*Work to do*.
From the data that follows, print exactly the lines starting at the one containing "const sweater = new THREE.Group();" and ending at the one containing "bpy.context.scene.collection.objects.link(empty)"; include both of them and nothing more.
>> START Provided material
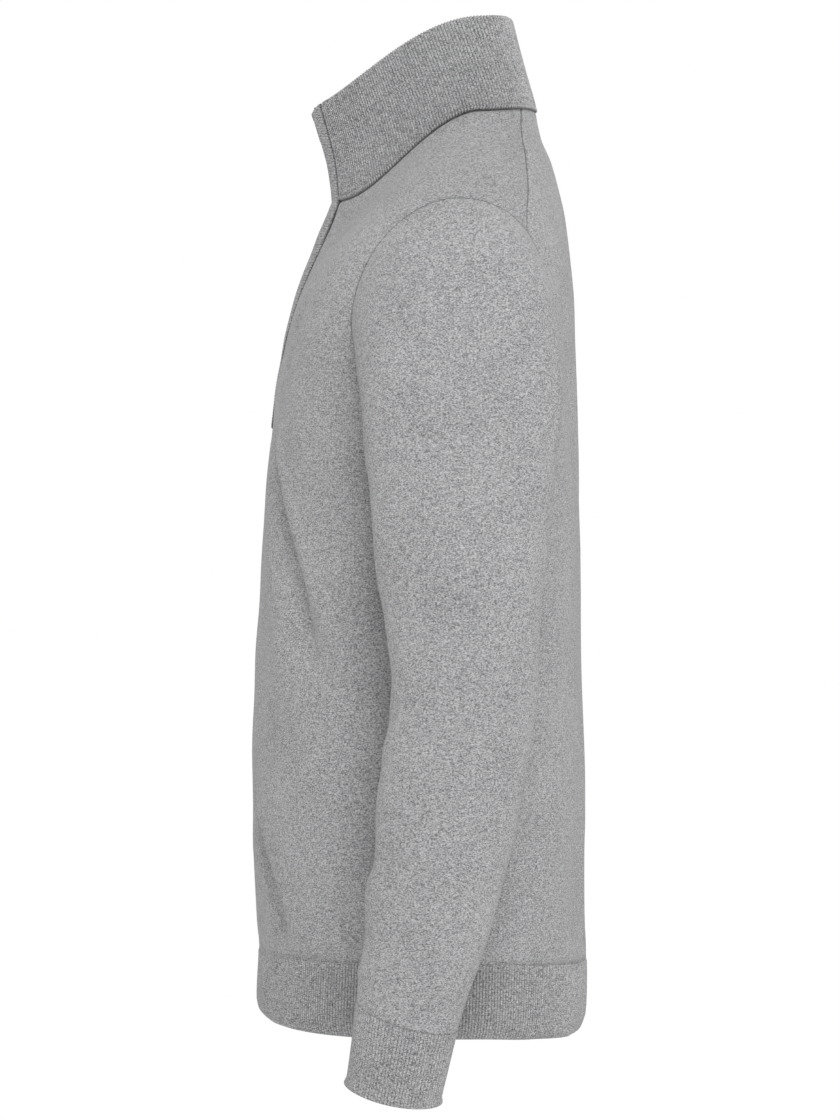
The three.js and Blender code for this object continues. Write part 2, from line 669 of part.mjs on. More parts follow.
// The pull is a flat tab with a slot. It turns about the middle of its upper end.
function pull() {
  const tab = [
    [-1.6, 0.5],
    [-1.6, -7],
    [-2.5, -9],
    [-2.5, -19.5],
    [-1.5, -21],
    [1.5, -21],
    [2.5, -19.5],
    [2.5, -9],
    [1.6, -7],
    [1.6, 0.5],
  ];
  const slot = [
    [-1, -11],
    [1, -11],
    [1, -18],
    [-1, -18],
  ];
  const place = ({ centre, left, up, out }) => {
    const back = centre.clone().addScaledVector(out, PULL_AXIS - PULL_THICKNESS / 2);
    return new THREE.Matrix4().makeBasis(left, up, out).setPosition(back.addScaledVector(up, PULL_RISE));
  };
  return atSlider(tab, PULL_THICKNESS, [slot], place);
}

function piece(name, geometry, mirrored = false, finish = KNIT) {
  const mesh = new THREE.Mesh(geometry, new THREE.MeshStandardMaterial(finish));
  mesh.name = name;
  if (mirrored) mesh.scale.x = -1;
  return mesh;
}

const sweater = new THREE.Group();
sweater.add(
  piece("front", frontPanel()),
  piece("back", backPanel()),
  piece("sleeve_left", sleeve(LEFT_SLEEVE_FOLDS)),
  piece("sleeve_right", sleeve(RIGHT_SLEEVE_FOLDS), true),
  piece("cuff_left", cuff()),
  piece("cuff_right", cuff(), true),
  piece("hem_front", hemBand(-90, 90)),
  piece("hem_back", hemBand(90, 270)),
  piece("collar", collar()),
  piece("placket_left", placketStrip()),
  piece("placket_right", placketStrip(), true),
  piece("zip_tape_left", zipTape()),
  piece("zip_tape_right", zipTape(), true),
  piece("zip_slider", slider(), false, METAL),
  piece("zip_pull", pull(), false, METAL),
);

export default sweater;
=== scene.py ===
# %% [markdown]
# # A quarter-zip sweater in heather-grey knit
#
# The garment is a real, hollow thing: two body panels, two sleeves, ribbed cuffs and hem, a double
# ribbed collar and a zip. Its construction model is loaded first, as a fixed frame that nothing may
# move or resize. Every piece below is laid on the same form, finer, and then stands for its plain solid.

import math

import bmesh
import bpy
import numpy as np
from mathutils import Matrix, Vector


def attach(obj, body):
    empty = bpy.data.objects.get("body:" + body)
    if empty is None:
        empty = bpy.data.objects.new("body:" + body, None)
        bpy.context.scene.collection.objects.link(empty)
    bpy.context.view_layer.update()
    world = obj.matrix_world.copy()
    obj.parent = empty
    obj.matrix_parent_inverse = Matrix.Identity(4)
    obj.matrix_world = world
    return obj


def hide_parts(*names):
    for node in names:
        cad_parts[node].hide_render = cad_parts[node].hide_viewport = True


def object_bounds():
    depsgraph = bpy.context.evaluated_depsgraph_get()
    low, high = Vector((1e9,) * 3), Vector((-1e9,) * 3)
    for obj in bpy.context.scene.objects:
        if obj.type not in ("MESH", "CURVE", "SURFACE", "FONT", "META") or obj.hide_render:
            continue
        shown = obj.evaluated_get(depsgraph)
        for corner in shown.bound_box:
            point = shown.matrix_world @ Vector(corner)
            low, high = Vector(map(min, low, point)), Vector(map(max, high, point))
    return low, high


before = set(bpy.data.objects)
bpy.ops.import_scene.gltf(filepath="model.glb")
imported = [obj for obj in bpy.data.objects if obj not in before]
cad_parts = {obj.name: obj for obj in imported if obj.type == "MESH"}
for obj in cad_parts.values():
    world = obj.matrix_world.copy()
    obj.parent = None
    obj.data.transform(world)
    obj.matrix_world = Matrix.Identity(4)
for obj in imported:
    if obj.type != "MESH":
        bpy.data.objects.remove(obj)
cad_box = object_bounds()
MM = 0.001

# %% [markdown]
# ## The camera
#
# The photograph is a pure side view, taken from far enough away that near and far parts keep nearly the
# same scale. A long lens at 4.2 m does that. The camera stands to the wearer's left and looks straight
# across the body.

# %% Set up the camera
CAMERA_DISTANCE = 4.2
PHOTO_HEIGHT = 0.84  # metres of the mid-plane that the picture's height takes in
SENSOR = 36.0
CAMERA_PLACE = (CAMERA_DISTANCE, -0.02625, -0.25625)

camera_data = bpy.data.cameras.new("camera")
camera_data.sensor_width = SENSOR
camera_data.lens = SENSOR * CAMERA_DISTANCE / PHOTO_HEIGHT
camera = bpy.data.objects.new("camera", camera_data)
camera.location = CAMERA_PLACE
camera.rotation_euler = (math.radians(90), 0, math.radians(90))
bpy.context.scene.collection.objects.link(camera)
bpy.context.scene.camera = camera
print("the lens is", round(camera_data.lens), "mm")

# %% [markdown]
# ## The form of the body
#
# A filled-out body is smooth, so a stack of rings says all of it. Each ring has a front, a side and a
# back point, and a place on the body is an angle round it and a level up it. Smooth curves through the
# rows of the tables give every place between them. These are the same rings as the frame's, in
# millimetres, so whatever is laid on them lies on the solids too.

# %% Tables of rings
HEM_TOP = 55.0  # level at which the hem's rib ends
UNDERARM = 425.0  # level of the lowest point of the armhole
SHOULDER = 522.0  # level of its highest point
NECK = 632.0  # level of the collar seam
COLLAR_HEIGHT = 72.0
ZIP_END = 436.0  # level of the lower end of the zip opening
BAND_EDGE = 15.5  # from centre front to the seam of a zip band
BAND_MOUTH = 4.3  # from centre front to its free edge


def table(columns, rows):
    return dict(zip(columns.split(), np.array(rows, float).T))


BODY_RINGS = table(
    "level frontY frontZ sideX sideY sideZ backY backZ full sweep keel",
    [
        [0, -145, -593.5, 196, -26, -599.5, 92, -607, 0.035, 0, 0],
        [14, -147.5, -581.5, 198.5, -26, -586.5, 96.5, -593.5, 0.035, 0, 0],
        [55, -146.5, -545, 200, -25, -545, 98, -553, 0.035, 0, 0],
        [78, -148, -522, 204, -25, -522, 97, -528, 0.035, 0, 0],
        [140, -151, -462, 206, -25, -460, 97.5, -463, 0.035, 0, 0],
        [220, -151.5, -380, 205, -22, -380, 96, -381, 0.035, 0, 0],
        [300, -147.5, -300, 203, -18, -300, 94, -300, 0.035, 0, 0],
        [375, -143, -225, 203, -12, -225, 93, -225, 0.035, 0, 0],
        [425, -139.3, -175, 205, -8, -175, 91.8, -175, 0.035, 0, 0],
        [440, -136.6, -152, 214, -4, -140, 91, -138, 0.035, 0, 0],
        [460, -133.5, -126, 224, -1, -95, 89.3, -95, 0.035, 0, 0],
        [482, -130.3, -108, 229, 1, -55, 88.5, -62, 0.035, 0, 0.05],
        [502, -127.5, -90, 226, 2, -22, 86, -36, 0.035, 0.1, 0.16],
        [522, -124, -75, 215, 2, 0, 83.5, -14, 0.03, 0.2, 0.26],
        [542, -119.5, -58, 195, 3, 13, 81, 4, 0.03, 0.3, 0.38],
        [562, -114, -42, 165, 6, 28, 76.5, 24, 0.025, 0.45, 0.5],
        [582, -108, -27, 135, 9, 41, 71.5, 42, 0.02, 0.6, 0.6],
        [602, -102.5, -12, 105, 13, 54, 65.5, 56, 0.015, 0.75, 0.64],
        [618, -97.2, 0, 84, 17, 65, 62.3, 68, 0.01, 0.9, 0.5],
        [632, -92.5, 11.5, 68, 20, 76, 60.5, 79, 0.01, 1, 0.36],
    ],
)
COLLAR_RINGS = table(
    "level frontY frontZ sideX sideY sideZ backY backZ full sweep keel",
    [
        [0, -92.5, 11.5, 68.5, 20, 76, 61, 79, 0.01, 1, 0.36],
        [12, -93.6, 23, 68, 20, 86, 58.5, 89, 0.01, 0.95, 0.4],
        [30, -96.6, 41, 66.5, 20, 103, 53.5, 106, 0.01, 0.8, 0.48],
        [50, -102.3, 61, 64.5, 20, 123, 48, 126, 0.01, 0.65, 0.52],
        [68, -107.8, 79, 63, 20, 142, 43.5, 144, 0.01, 0.55, 0.52],
        [72, -108.6, 83, 62.5, 20, 146, 42.3, 148, 0.01, 0.5, 0.5],
    ],
)
print("the body is", BODY_RINGS["level"][-1], "mm long up its middle")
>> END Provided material
*Solution to this task*.
const sweater = new THREE.Group();
sweater.add(
  piece("front", frontPanel()),
  piece("back", backPanel()),
  piece("sleeve_left", sleeve(LEFT_SLEEVE_FOLDS)),
  piece("sleeve_right", sleeve(RIGHT_SLEEVE_FOLDS), true),
  piece("cuff_left", cuff()),
  piece("cuff_right", cuff(), true),
  piece("hem_front", hemBand(-90, 90)),
  piece("hem_back", hemBand(90, 270)),
  piece("collar", collar()),
  piece("placket_left", placketStrip()),
  piece("placket_right", placketStrip(), true),
  piece("zip_tape_left", zipTape()),
  piece("zip_tape_right", zipTape(), true),
  piece("zip_slider", slider(), false, METAL),
  piece("zip_pull", pull(), false, METAL),
);

export default sweater;
=== scene.py ===
# %% [markdown]
# # A quarter-zip sweater in heather-grey knit
#
# The garment is a real, hollow thing: two body panels, two sleeves, ribbed cuffs and hem, a double
# ribbed collar and a zip. Its construction model is loaded first, as a fixed frame that nothing may
# move or resize. Every piece below is laid on the same form, finer, and then stands for its plain solid.

import math

import bmesh
import bpy
import numpy as np
from mathutils import Matrix, Vector


def attach(obj, body):
    empty = bpy.data.objects.get("body:" + body)
    if empty is None:
        empty = bpy.data.objects.new("body:" + body, None)
        bpy.context.scene.collection.objects.link(empty)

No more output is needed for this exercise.